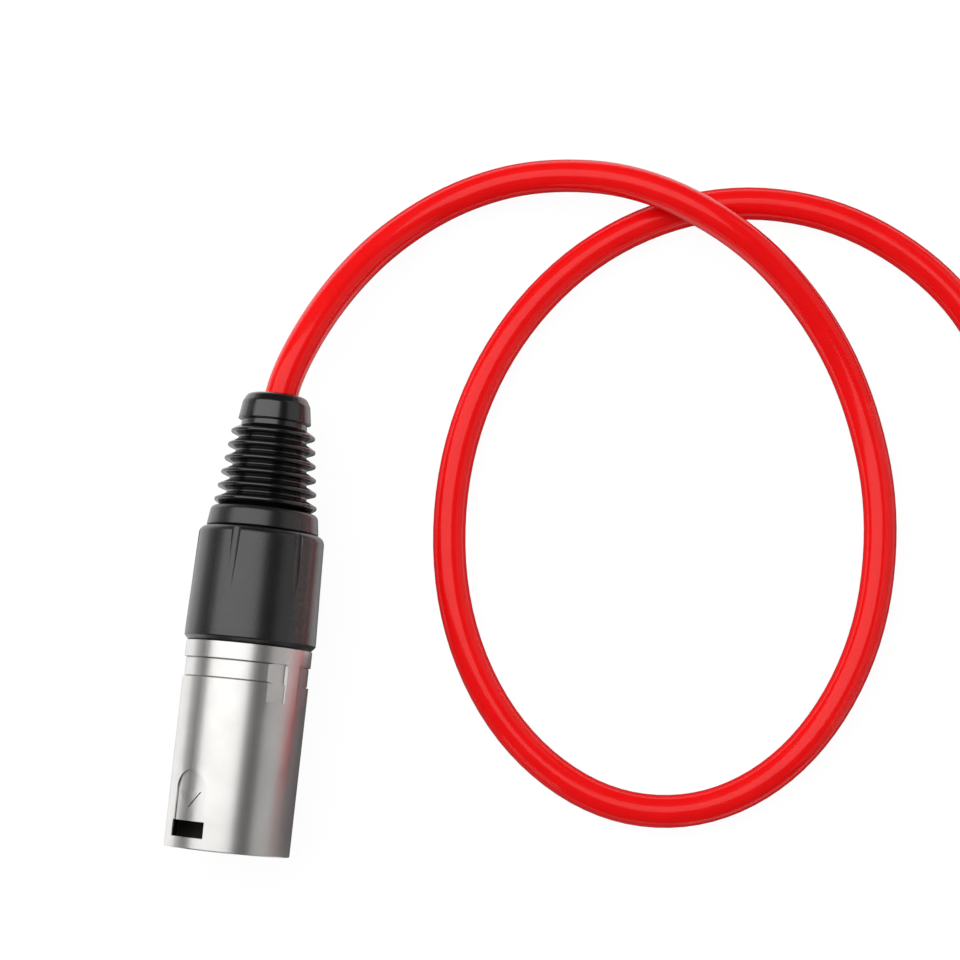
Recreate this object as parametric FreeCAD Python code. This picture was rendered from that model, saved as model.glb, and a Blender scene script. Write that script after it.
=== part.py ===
import FreeCAD, Part
import math
import os

# A balanced audio cable: a three-pin male plug, a red jacketed lead and a three-hole
# female plug. The male plug lies along +Y with its open end towards -Y, at x = 0, and
# everything rests on the plane z = 0. All sizes are millimetres.
#
# Each plug is drawn about its own axis first: local z counts from its mating end
# towards the cable, and local x points at the latch or the latch window.

V = FreeCAD.Vector

# Clearances
running_gap = 0.10
cable_gap = 0.15
seat_gap = 0.05

# How far a cutting shape reaches past what it cuts
cut_over = 1.0

# The lead
cable_d = 5.0
core_d = 1.3
core_spread = 0.9
core_straight = 1.2

# The shared plug interface: three contacts on a circle, and the sleeve round them
contact_circle_r = 4.1
contact_angle = 70.0
pin_d = 2.4
pin_nose = 0.96
pin_recess = 4.3
pin_shank_r = 1.4
pin_collar_r = 1.6
pin_collar_len = 2.0
cup_r = 1.4
cup_bore_r = 0.95
cup_len = 5.0
cup_floor = 1.0
sleeve_bore_r = 8.15
sleeve_depth = 16.0
key_width = 1.6
key_height = 0.9
key_setback = 2.0
key_root = 0.3
window_setback = 1.7
window_len = 2.4
window_width = 6.3

# The male shell
shell_rim_r = 9.3
shell_waist_r = 9.4
rim_round = 0.2
male_body_len = 30.45
stop_lip_r = 7.1
stop_lip_len = 1.0
seat_r = 7.75
boss_r = 8.6
boss_len = 7.0
arch_leg_len = 4.4
arch_inset = 0.2
arch_depth = 0.2
pointer_tip = 6.0
pointer_len = 2.4
pointer_half = 2.05
band_setback = 2.4
band_len = 3.0
band_depth = 0.25
band_line_width = 0.25
band_line_depth = 0.25
bridge_width = 2.4
pocket_len = 2.7
pocket_tilt = 12.0
pocket_depth = 0.32
shell_roll = 38.6

# The insulating insert
insert_disc_len = 4.0
insert_skirt_len = 6.0
insert_skirt_wall = 0.9
earth_tab_angle = 125.0
earth_tab_width = 2.8
earth_tab_sheet = 0.5
earth_tab_foot = 2.4

# The chuck that grips the jacket
chuck_cup_len = 7.0
chuck_cup_wall = 1.2
chuck_finger_len = 12.0
chuck_root_r = 6.2
chuck_tip_r = 4.4
chuck_floor = 1.2
chuck_edge_round = 0.4
chuck_slot_width = 0.8
chuck_slots = 4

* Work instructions
Search the material above for "that". Pull out each line where it shows up.

* Answer for the task
Recreate this object as parametric FreeCAD Python code. This picture was rendered from that model, saved as model.glb, and a Blender scene script. Write that script after it.
# The chuck that grips the jacket